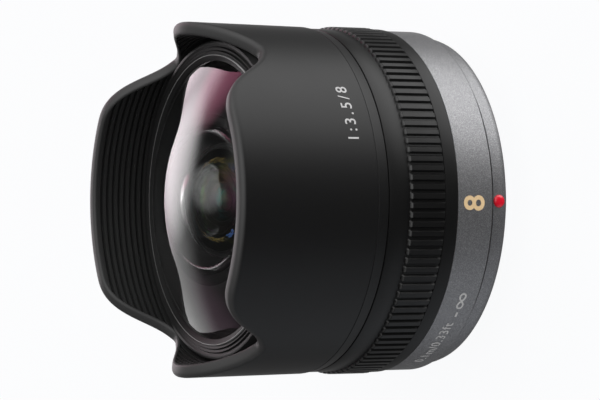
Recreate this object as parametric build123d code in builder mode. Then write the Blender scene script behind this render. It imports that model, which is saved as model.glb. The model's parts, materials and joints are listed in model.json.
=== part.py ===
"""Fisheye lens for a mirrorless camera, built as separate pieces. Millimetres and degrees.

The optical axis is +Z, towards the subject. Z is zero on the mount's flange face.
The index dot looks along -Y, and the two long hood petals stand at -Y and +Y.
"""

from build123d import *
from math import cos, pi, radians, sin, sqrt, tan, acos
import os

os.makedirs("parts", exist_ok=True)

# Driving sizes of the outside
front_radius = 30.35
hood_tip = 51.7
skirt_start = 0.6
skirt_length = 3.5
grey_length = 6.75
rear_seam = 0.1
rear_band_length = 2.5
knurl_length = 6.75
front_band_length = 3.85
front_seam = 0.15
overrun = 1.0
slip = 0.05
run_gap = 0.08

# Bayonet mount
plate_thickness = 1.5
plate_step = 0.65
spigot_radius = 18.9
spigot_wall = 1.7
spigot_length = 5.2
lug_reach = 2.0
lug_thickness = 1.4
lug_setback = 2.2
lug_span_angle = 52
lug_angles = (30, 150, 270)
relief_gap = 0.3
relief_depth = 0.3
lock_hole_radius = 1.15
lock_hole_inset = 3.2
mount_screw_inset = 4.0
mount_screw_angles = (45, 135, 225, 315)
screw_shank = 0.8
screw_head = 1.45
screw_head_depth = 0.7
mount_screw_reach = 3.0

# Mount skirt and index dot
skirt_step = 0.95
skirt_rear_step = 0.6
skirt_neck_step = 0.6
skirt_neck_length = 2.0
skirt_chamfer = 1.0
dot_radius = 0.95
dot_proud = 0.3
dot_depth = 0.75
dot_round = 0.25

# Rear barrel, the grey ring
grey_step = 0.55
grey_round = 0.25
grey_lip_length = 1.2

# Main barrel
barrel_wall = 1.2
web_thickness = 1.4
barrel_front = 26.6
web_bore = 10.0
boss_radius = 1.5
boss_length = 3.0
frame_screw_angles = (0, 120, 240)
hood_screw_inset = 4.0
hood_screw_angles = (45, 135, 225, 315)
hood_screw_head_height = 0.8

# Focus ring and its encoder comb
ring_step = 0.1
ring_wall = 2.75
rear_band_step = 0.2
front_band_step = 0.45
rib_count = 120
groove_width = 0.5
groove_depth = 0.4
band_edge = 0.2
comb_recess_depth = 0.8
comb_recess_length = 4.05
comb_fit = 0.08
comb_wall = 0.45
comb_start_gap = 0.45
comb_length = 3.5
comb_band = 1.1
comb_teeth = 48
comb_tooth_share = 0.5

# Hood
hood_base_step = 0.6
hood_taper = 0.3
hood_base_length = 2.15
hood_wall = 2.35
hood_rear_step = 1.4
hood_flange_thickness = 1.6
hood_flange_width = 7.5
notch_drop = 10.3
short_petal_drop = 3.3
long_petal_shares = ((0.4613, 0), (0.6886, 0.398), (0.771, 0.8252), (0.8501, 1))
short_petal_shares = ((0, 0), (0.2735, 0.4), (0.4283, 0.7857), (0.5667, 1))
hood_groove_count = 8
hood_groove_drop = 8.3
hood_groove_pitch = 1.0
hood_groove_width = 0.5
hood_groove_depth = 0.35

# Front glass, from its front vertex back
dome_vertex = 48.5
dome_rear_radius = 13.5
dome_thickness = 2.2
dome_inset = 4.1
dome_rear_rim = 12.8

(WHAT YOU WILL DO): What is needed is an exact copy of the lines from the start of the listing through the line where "hood_screw_head_height = 0.8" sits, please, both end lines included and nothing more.

(WRITTEN SOLUTION):
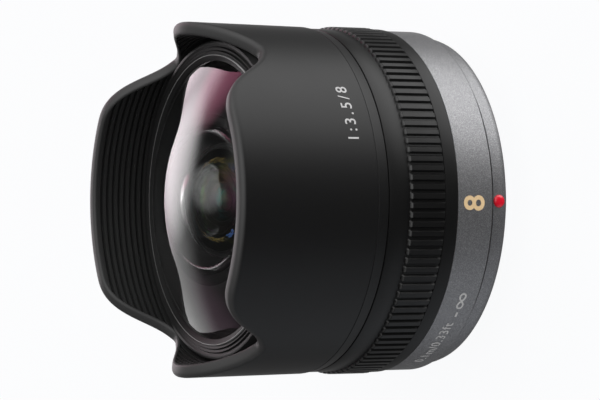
Recreate this object as parametric build123d code in builder mode. Then write the Blender scene script behind this render. It imports that model, which is saved as model.glb. The model's parts, materials and joints are listed in model.json.
=== part.py ===
"""Fisheye lens for a mirrorless camera, built as separate pieces. Millimetres and degrees.

The optical axis is +Z, towards the subject. Z is zero on the mount's flange face.
The index dot looks along -Y, and the two long hood petals stand at -Y and +Y.
"""

from build123d import *
from math import cos, pi, radians, sin, sqrt, tan, acos
import os

os.makedirs("parts", exist_ok=True)

# Driving sizes of the outside
front_radius = 30.35
hood_tip = 51.7
skirt_start = 0.6
skirt_length = 3.5
grey_length = 6.75
rear_seam = 0.1
rear_band_length = 2.5
knurl_length = 6.75
front_band_length = 3.85
front_seam = 0.15
overrun = 1.0
slip = 0.05
run_gap = 0.08

# Bayonet mount
plate_thickness = 1.5
plate_step = 0.65
spigot_radius = 18.9
spigot_wall = 1.7
spigot_length = 5.2
lug_reach = 2.0
lug_thickness = 1.4
lug_setback = 2.2
lug_span_angle = 52
lug_angles = (30, 150, 270)
relief_gap = 0.3
relief_depth = 0.3
lock_hole_radius = 1.15
lock_hole_inset = 3.2
mount_screw_inset = 4.0
mount_screw_angles = (45, 135, 225, 315)
screw_shank = 0.8
screw_head = 1.45
screw_head_depth = 0.7
mount_screw_reach = 3.0

# Mount skirt and index dot
skirt_step = 0.95
skirt_rear_step = 0.6
skirt_neck_step = 0.6
skirt_neck_length = 2.0
skirt_chamfer = 1.0
dot_radius = 0.95
dot_proud = 0.3
dot_depth = 0.75
dot_round = 0.25

# Rear barrel, the grey ring
grey_step = 0.55
grey_round = 0.25
grey_lip_length = 1.2

# Main barrel
barrel_wall = 1.2
web_thickness = 1.4
barrel_front = 26.6
web_bore = 10.0
boss_radius = 1.5
boss_length = 3.0
frame_screw_angles = (0, 120, 240)
hood_screw_inset = 4.0
hood_screw_angles = (45, 135, 225, 315)
hood_screw_head_height = 0.8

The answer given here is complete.